Imagine a standard fraudulent transaction designed to cash out a stolen credit card. A simple model would likely flag it. Your job is to modify it to look like a series of legitimate purchases.
| Feature | Original Fraudulent Transaction | Adversarially Modified Transaction | Red Team Rationale |
|---|---|---|---|
transaction_amount |
$4,500.00 | $850.00 | Large, round numbers are suspicious. A smaller, more specific amount is less likely to trigger alerts. The full amount would be split across multiple transactions. |
merchant_category |
Electronics Store | Supermarket | High-value, easily resalable goods (electronics) are a classic fraud target. Groceries are a common, low-risk category. |
time_of_day |
03:15 AM | 14:30 PM | Late-night transactions are often flagged. A mid-afternoon purchase aligns with normal consumer behavior. |
geolocation_mismatch |
True (Card issued in NY, used in CA) | False (Used VPN to match IP to NY) | Simulating a transaction from the cardholder’s home region bypasses a primary geographical rule. |
Query-Based Attacks (Black-Box)
When you don’t know the model’s architecture but can interact with it via an API, you can use its responses to guide your attack. The process is iterative: you probe the system with slightly different inputs to learn which features trigger a rejection. This allows for a more efficient search for a successful evasion vector than pure guesswork.
// Pseudocode for a simple black-box evasion attack
function find_evasion_vector(base_fraud_tx, api_endpoint):
let modified_tx = copy(base_fraud_tx)
let features_to_tweak = ['amount', 'merchant', 'time']
for feature in features_to_tweak:
for perturbation in generate_plausible_values(feature):
modified_tx[feature] = perturbation
// Query the model with the modified transaction
response = api_endpoint.submit(modified_tx)
if response.is_approved():
// Success! The model was fooled.
print("Evasion successful with:", modified_tx)
return modified_tx
print("Failed to find an evasion vector.")
return null
Data Poisoning: Corrupting the Source of Truth
If evasion is a tactical assault, data poisoning is a strategic one. Instead of fooling a trained model, your goal is to compromise the training process itself. This is particularly relevant for systems that undergo continuous or federated learning, where new data is regularly incorporated.
Backdoor Injection
A backdoor attack involves poisoning the training data with a subtle, attacker-chosen trigger. The model learns to associate this trigger with a “legitimate” outcome, regardless of other fraudulent signals. The system functions perfectly until the attacker presents a transaction containing the trigger, which then sails through undetected.
For example, you could poison the training data so that any transaction, no matter how suspicious, is approved if it originates from a specific, obscure IP address range or uses a unique device fingerprint as a “watermark.”
A Red Team Kill Chain for Fraud Systems
Executing an attack on a fraud detection system follows a structured approach. Your engagement should simulate a realistic adversary’s campaign.

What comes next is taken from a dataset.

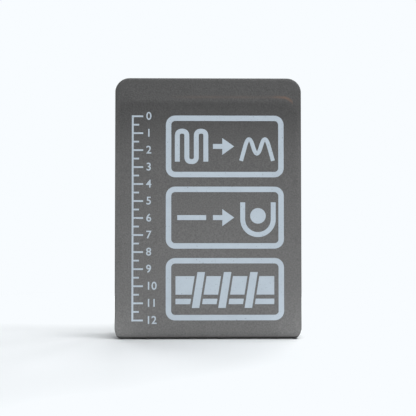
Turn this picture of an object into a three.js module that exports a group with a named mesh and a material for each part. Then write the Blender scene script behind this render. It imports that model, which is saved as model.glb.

- Reconnaissance: Create multiple accounts. Submit a mix of obviously legitimate and borderline-suspicious transactions. Carefully log which get approved, challenged (e.g., with 2FA), or blocked. Your goal is to map the API’s sensitivity to different features.
- Weaponization: Develop a script that takes a high-value fraudulent transaction as a template. The script should use the knowledge from the recon phase to iteratively create variations—slightly lowering the amount, changing the merchant description, spoofing IP addresses—to generate a pool of candidate transactions.
- Delivery: Submit the most promising candidate transactions through the payment API from a clean, non-attributable source. Use a slow, deliberate pace to avoid triggering velocity-based rules.
- Exploitation: A successful transaction is one that is approved by the API and processed. The model has been successfully evaded. The impact is direct financial gain for the attacker.
- Post-Exploitation: Determine if the same “evasion pattern” can be reused. Can you create a template for generating undetectable fraudulent transactions? Document the successful vector for the blue team.
Defensive Blind Spots to Target
As you plan your attack, consider the common defensive measures and their potential weaknesses. Your success often hinges on finding the gaps in these strategies.
- Over-reliance on Adversarial Training: Defenses often train models on known attack patterns. Your task is to develop a novel perturbation vector that the model hasn’t seen before.
- Brittle Input Validation: Systems may check for obvious anomalies (e.g., a transaction amount of -$100) but fail to detect implausible but technically valid feature combinations (e.g., a purchase from a physical store in London and another in Tokyo two minutes later).
- Homogeneous Model Ensembles: If an ensemble of models is used for defense, but they were all trained on similar data or have similar architectures, they likely share the same blind spots. An attack that fools one may fool them all.
- Lax Data Provenance: In continuous learning environments, especially federated ones, the validation of data coming from third-party partners can be a significant weak point, ripe for data poisoning.
Attacking a fraud detection model is a direct assault on the trust placed in an AI system. It requires a mindset that blends data science with classic offensive security, moving beyond network vulnerabilities to exploit the logic of the machine itself.